As Jeannette Lofas, Founder and President of The Stepfamily Foundation, Inc. in New York (where I took my training), teaches, “it is not the people in the situation that are the problem but the dynamics of the situation”, along with the issues, the differences, the pervasive myths and the unrealistic expectations everyone enters in with, on top of the lack of information about how to best meet the extraordinary challenges of “Living in Step”.
We are optimistic that with education and support, these brave new families can succeed - Yes, your family can succeed. We believe that the more awareness we can bring to the issue of step and blended families and the more understanding parents and children can acquire about their “not so unique” family situations, the greater chance families will have to function well and create stable, nurturing environments for all of their members.

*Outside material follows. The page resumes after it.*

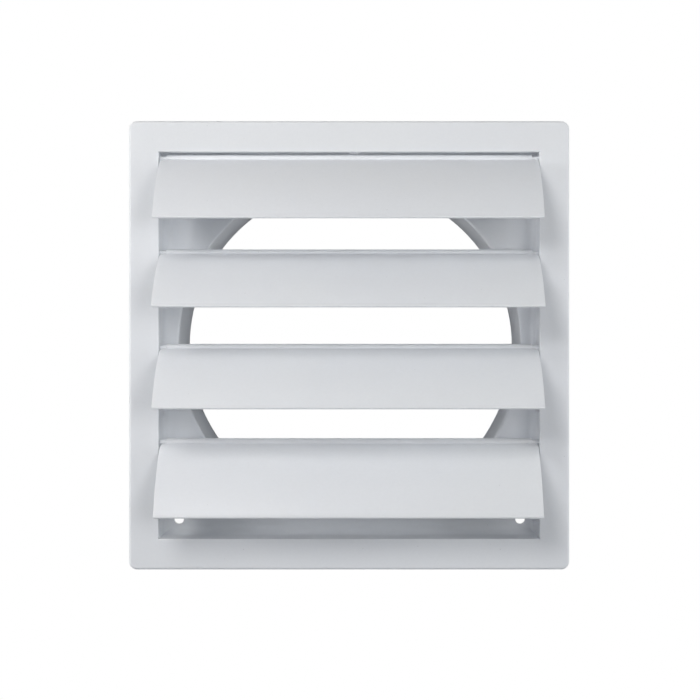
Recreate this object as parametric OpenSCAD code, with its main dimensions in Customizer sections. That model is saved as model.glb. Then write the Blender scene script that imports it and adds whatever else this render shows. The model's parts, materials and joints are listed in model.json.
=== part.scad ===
// Gravity flap vent for a round ventilation duct.
// A moulded housing holds a stack of identical curved flaps that swing on pins in its side walls.
// Frame: +X right, +Z up, the front faces -Y. The origin is on the duct axis, in the wall plane.

/* [Housing] */
// Width of the front frame
frame_w = 185; // [181:1:240]
// Height of the front frame
frame_h = 188.5; // [185:0.5:240]
// How far the frame stands off the wall
frame_depth = 20; // [18:0.5:40]
// Wall of the front face, skirt and recess
wall_t = 2; // [1.5:0.1:3]
// Back plate behind the flaps
plate_t = 2.2; // [1.5:0.1:4]
// Width of the border beside the opening
border_x = 12.5; // [8:0.5:14]
// Height of the border above and below the opening
border_z = 13; // [8:0.5:14]
// Outer corner radius seen from the front
corner_r = 3.4; // [2.5:0.1:8]
// Round along the front outer edge
edge_r = 1; // [0.3:0.1:1.4]
// Round along the edge of the opening
opening_edge_r = 0.4; // [0.2:0.1:1]
// Fillet between the recess walls and the back plate
recess_fillet_r = 4; // [1:0.1:5]

/* [Duct spigot] */
// Outside diameter, the nominal duct size
spigot_d = 150; // [100:1:151]
// Wall of the spigot
spigot_t = 1.4; // [1:0.1:3]
// Length behind the wall plane
spigot_length = 42; // [20:1:80]
// Lead-in chamfer at the rear end
spigot_lead_in = 0.8; // [0.2:0.1:0.9]
// Round where the air way leaves the back plate
air_way_edge_r = 0.8; // [0.2:0.1:1.2]

/* [Wall screws] */
// Diameter of the screw holes in the back plate
screw_hole_d = 4.2; // [3:0.1:4.6]
// Distance from a recess wall to the centre of a screw hole
screw_inset = 6.5; // [6.4:0.1:7]

/* [Flaps] */
// How far each flap stands open from the closed vertical line, from the top flap down
open_deg = [46.5, 53.5, 51, 41]; // [5:0.5:60]
// Blade thickness
flap_t = 1.2; // [0.8:0.1:1.6]
// Rise of the curved blade above its chord
flap_rise = 3; // [1.5:0.1:4]
// Gap between a blade end and the recess wall
flap_end_gap = 0.4; // [0.3:0.1:1.5]
// Gap between the top flap's barrel and the recess ceiling
flap_top_gap = 0.9; // [0.7:0.05:3]
// Gap between the lowest closed lip and the recess floor
flap_bottom_gap = 1.8; // [0.5:0.05:4]
// Height of a closed lip above the next hinge axis
lip_lift = 1.4; // [1:0.1:2]
// How far the round lip stands out from each face of the blade
lip_bead = 0.1; // [0.05:0.05:0.4]
// Width of the cut corner beside a barrel end
corner_cut_w = 2.5; // [1.5:0.1:5]
// Length of the cut corner along the blade
corner_cut_l = 3; // [1:0.5:8]

/* [Hinges] */
// Distance of the hinge axes behind the front face
hinge_setback = 4; // [3.2:0.1:8]
// Diameter of the barrel along the top of a flap
barrel_d = 3.6; // [3:0.1:4.4]
// Diameter of the hinge pins
pin_d = 2.4; // [1.6:0.1:2.6]
// Radial play of a pin in its bearing hole
pin_play = 0.07; // [0.02:0.01:0.1]
// Distance from a pin end to the far side of the wall that holds it
pin_end_gap = 0.2; // [0:0.05:0.5]

/* [Ceiling stop] */
// Width of the small half-round stop above the top flap
stop_w = 4.8; // [3:0.1:8]
// Depth of the stop along the ceiling
stop_l = 1.6; // [1:0.1:3]
// Gap between the stop and the barrel below it
stop_gap = 0.35; // [0.2:0.05:0.6]
// Distance of the stop to the right of the duct axis
stop_x = 2; // [-20:0.5:20]

/* [Hidden] */
$fn = 96;
eps = 0.01;
// Inner corner radius where the wall is thicker than the outer radius allows
least_corner_r = 0.5;

housing_colour = [0.82, 0.84, 0.88];
flap_colour = [0.84, 0.86, 0.89];

opening_w = frame_w - 2 * border_x;
opening_h = frame_h - 2 * border_z;
air_way_r = spigot_d / 2 - spigot_t;
screw_x = opening_w / 2 - screw_inset;
screw_z = opening_h / 2 - screw_inset;

hinge_y = -frame_depth + hinge_setback;
top_hinge_z = opening_h / 2 - flap_top_gap - barrel_d / 2;
// The closed flaps fill the opening from the top barrel to the lowest lip
hinge_pitch = (top_hinge_z + opening_h / 2 - flap_bottom_gap + lip_lift) / len(open_deg);
flap_chord = hinge_pitch - lip_lift;
flap_w = opening_w - 2 * flap_end_gap;
barrel_w = flap_w - 2 * corner_cut_w;
pin_span = opening_w + 2 * (wall_t - pin_end_gap);
// The blade is an arc that starts on the hinge axis and ends at the lip
blade_r = (flap_chord * flap_chord / 4 + flap_rise * flap_rise) / (2 * flap_rise);
blade_half_deg = asin(flap_chord / 2 / blade_r);

// Extrudes a drawing of the front view from the wall plane towards the front
module towards_front(depth) {
    rotate([90, 0, 0]) linear_extrude(depth) children();
}

// Cylinder along X, centred on the origin
module bar_x(d, length) {
    rotate([0, 90, 0]) cylinder(d = d, h = length, center = true);
}

module rounded_rectangle(w, h, r) {
    square([w - 2 * r, h], center = true);
    square([w, h - 2 * r], center = true);
    for (x = [-1, 1], z = [-1, 1])
        translate([x * (w / 2 - r), z * (h / 2 - r)]) circle(r);
}

// Section of the front shell: flat at the wall, with rounded front edges
module shell_section(span) {
    translate([-span / 2, 0]) square([span, frame_depth - edge_r]);
    translate([-span / 2 + edge_r, 0]) square([span - 2 * edge_r, frame_depth]);
    for (side = [-1, 1])
        translate([side * (span / 2 - edge_r), frame_depth - edge_r]) circle(edge_r);
}

// One turned corner post of the front shell, standing on the origin
module corner_post() {
    rotate([90, 0, 0]) rotate_extrude() intersection() {
        shell_section(2 * corner_r);
        square([corner_r, frame_depth]);
    }
}

module front_block() {
    mirror([0, 1, 0]) linear_extrude(frame_h - 2 * corner_r, center = true) shell_section(frame_w);
    rotate([0, 90, 0]) mirror([0, 1, 0])
        linear_extrude(frame_w - 2 * corner_r, center = true) shell_section(frame_h);
    for (x = [-1, 1], z = [-1, 1])
        translate([x * (frame_w / 2 - corner_r), 0, z * (frame_h / 2 - corner_r)]) corner_post();
}

// Hollow behind the border, open towards the wall
module rear_channel() {
    towards_front(frame_depth - wall_t) difference() {
        rounded_rectangle(frame_w - 2 * wall_t, frame_h - 2 * wall_t, max(corner_r - wall_t, least_corner_r));
        square([opening_w + 2 * wall_t, opening_h + 2 * wall_t], center = true);
    }
}

module recess() {
    translate([0, -plate_t, 0]) towards_front(frame_depth) square([opening_w, opening_h], center = true);
}

// What lies between a square corner and the circle that rounds it
module spandrel(r) {
    difference() {
        translate([-eps, -eps]) square(r + eps);
        translate([r, r]) circle(r);
    }
}

// Runs a section along the four sides of the opening at one depth
module around_opening(y, extra = 0) {
    for (side = [0:3]) {
        across = side % 2 == 0 ? opening_w : opening_h;
        along = side % 2 == 0 ? opening_h : opening_w;
        rotate([0, 90 * side, 0]) translate([across / 2, y, 0])
            linear_extrude(along + 2 * extra, center = true) children();
    }
}

// The air way through the back plate, with its rounded front edge
module air_way() {
    rotate([90, 0, 0]) {
        cylinder(r = air_way_r, h = 4 * plate_t, center = true);
        rotate_extrude() translate([air_way_r, plate_t]) rotate(-90) spandrel(air_way_edge_r);
    }
}

module spigot() {
    rotate([-90, 0, 0]) rotate_extrude() polygon([
        [air_way_r, -plate_t / 2],
        [spigot_d / 2, -plate_t / 2],
        [spigot_d / 2, spigot_length - spigot_lead_in],
        [spigot_d / 2 - spigot_lead_in / 2, spigot_length],
        [air_way_r, spigot_length],
    ]);
}

module screw_holes() {
    for (x = [-screw_x, screw_x], z = [-screw_z, screw_z])
        translate([x, 0, z]) rotate([90, 0, 0]) cylinder(d = screw_hole_d, h = 4 * plate_t, center = true);
}

module at_hinge(i) {
    translate([0, hinge_y, top_hinge_z - (i - 1) * hinge_pitch]) children();
}

module bearing_holes() {
    for (i = [1:len(open_deg)])
        at_hinge(i) bar_x(pin_d + 2 * pin_play, opening_w + 2 * wall_t + 2 * eps);
}

// Half-round stop that keeps the top barrel from riding up
module ceiling_stop() {
    drop = flap_top_gap - stop_gap;
    r = (stop_w * stop_w / 4 + drop * drop) / (2 * drop);
    translate([stop_x, hinge_y, opening_h / 2]) rotate([90, 0, 0]) intersection() {
        translate([0, r - drop, 0]) cylinder(r = r, h = stop_l, center = true);
        translate([0, (wall_t / 2 - drop) / 2, 0]) cube([stop_w, wall_t / 2 + drop, stop_l], center = true);
    }
}

module housing() {
    color(housing_colour) {
        difference() {
            front_block();
            rear_channel();
            recess();
            around_opening(-frame_depth, opening_edge_r) spandrel(opening_edge_r);
            air_way();
            screw_holes();
            bearing_holes();
        }
        around_opening(-plate_t) rotate(180) spandrel(recess_fillet_r);
        spigot();
        ceiling_stop();
    }
}

// Curved blade in the closed position, hanging from the hinge axis and bulging to the front
module blade() {
    translate([0, blade_r - flap_rise, -flap_chord / 2]) rotate([0, 90, 0])
        rotate(-90 - blade_half_deg) rotate_extrude(angle = 2 * blade_half_deg)
            translate([blade_r - flap_t / 2, -flap_w / 2]) square([flap_t, flap_w]);
    translate([0, 0, -flap_chord]) bar_x(flap_t + 2 * lip_bead, flap_w);
}

// Cuts the blade's upper corners back to the barrel ends
module corner_cuts() {
    for (side = [0, 1])
        mirror([side, 0, 0]) rotate([-blade_half_deg, 0, 0]) rotate([90, 0, 0])
            linear_extrude(4 * flap_t, center = true) polygon([
                [barrel_w / 2, 0],
                [flap_w / 2, -corner_cut_l],
                [flap_w / 2 + wall_t, -corner_cut_l],
                [flap_w / 2 + wall_t, barrel_d],
                [barrel_w / 2, barrel_d],
            ]);
}

module flap(i) {
    color(flap_colour) at_hinge(i) rotate([-open_deg[i - 1], 0, 0]) {
        difference() {
            blade();
            corner_cuts();
        }
        bar_x(barrel_d, barrel_w);
        bar_x(pin_d, pin_span);
    }
}

housing();
for (i = [1:len(open_deg)])
    flap(i);
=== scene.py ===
"""Looks of a gravity flap vent: the moulded housing, its four pinned flaps and a plain studio."""

import json
import math

import bmesh
import bpy
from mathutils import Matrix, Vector

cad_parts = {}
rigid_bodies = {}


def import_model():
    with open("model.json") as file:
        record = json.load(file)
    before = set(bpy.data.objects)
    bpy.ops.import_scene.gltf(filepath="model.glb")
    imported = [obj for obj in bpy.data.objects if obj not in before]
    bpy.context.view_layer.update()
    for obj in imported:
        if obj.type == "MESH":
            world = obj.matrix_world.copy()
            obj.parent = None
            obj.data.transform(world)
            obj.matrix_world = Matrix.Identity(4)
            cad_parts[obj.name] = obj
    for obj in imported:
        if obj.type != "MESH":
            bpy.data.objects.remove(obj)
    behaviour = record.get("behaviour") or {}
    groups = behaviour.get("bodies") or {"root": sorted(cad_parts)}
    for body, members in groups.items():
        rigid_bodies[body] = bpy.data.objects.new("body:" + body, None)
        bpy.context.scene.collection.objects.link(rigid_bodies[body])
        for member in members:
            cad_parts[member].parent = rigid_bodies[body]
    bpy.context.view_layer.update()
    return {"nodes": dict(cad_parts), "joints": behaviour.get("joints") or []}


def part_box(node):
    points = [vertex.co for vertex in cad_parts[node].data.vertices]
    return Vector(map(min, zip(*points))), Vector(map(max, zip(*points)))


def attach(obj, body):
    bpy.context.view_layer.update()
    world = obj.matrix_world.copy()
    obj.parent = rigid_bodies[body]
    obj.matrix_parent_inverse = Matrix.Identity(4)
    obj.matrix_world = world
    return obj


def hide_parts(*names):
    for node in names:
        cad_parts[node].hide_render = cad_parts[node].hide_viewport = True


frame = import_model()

bl_info = {
    "name": "Gravity flap vent",
    "version": (1, 0, 0),
    "blender": (4, 5, 0),
    "location": "View3D > Sidebar > Vent",
    "description": "Finishes a moulded gravity flap vent around its packed frame",
    "category": "Object",
}

MM = 0.001
FLAP_JOINTS = [joint for joint in frame["joints"] if joint["parent"] == "housing"]
FRONT_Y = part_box("housing")[0].y
PIN_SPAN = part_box("flap_1")[1].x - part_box("flap_1")[0].x
SPIGOT_BORE_R = 73.6 * MM

# Name, degrees to the right of the viewer, degrees up, distance, size, power, colour
LAMPS = (
    ("key_lamp", -22, 30, 0.75, 0.30, 2.1, (1.0, 0.99, 0.98)),
    ("right_lamp", 22, 5, 0.75, 0.28, 1.1, (1.0, 0.99, 0.99)),
    ("left_side_lamp", -72, 5, 0.75, 0.28, 2.3, (1.0, 0.99, 1.0)),
    ("right_side_lamp", 76, 5, 0.75, 0.28, 1.9, (0.95, 0.98, 1.0)),
    ("low_lamp", 0, -60, 0.60, 0.40, 0.25, (0.75, 0.85, 1.0)),
)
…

So as we are still at the beginning of this New Year of 2009, make a commitment to yourselves, that if you are already in a stepfamily or are embarking on one, that you will do anything and everything to make is a success. Read some of the many good books out there on the subject, many of which we have listed on the site in our Resources Section, talk to other people you know in a stepfamily and perhaps get some peer support, and when you need it, get the guidance, support and professional help/coaching/counseling that can be extremely helpful when you are either just starting out or when you are already mired in problems that you can't seem to fix on your own.
I challenge you to inform yourself, recognize that you are living in the new family of the 21st century. And remember, as much as it requires a new set of skills and new information, if you have decided this is for you and your family, then commit to doing whatever it takes to create a nurturing environment for everyone in your circle.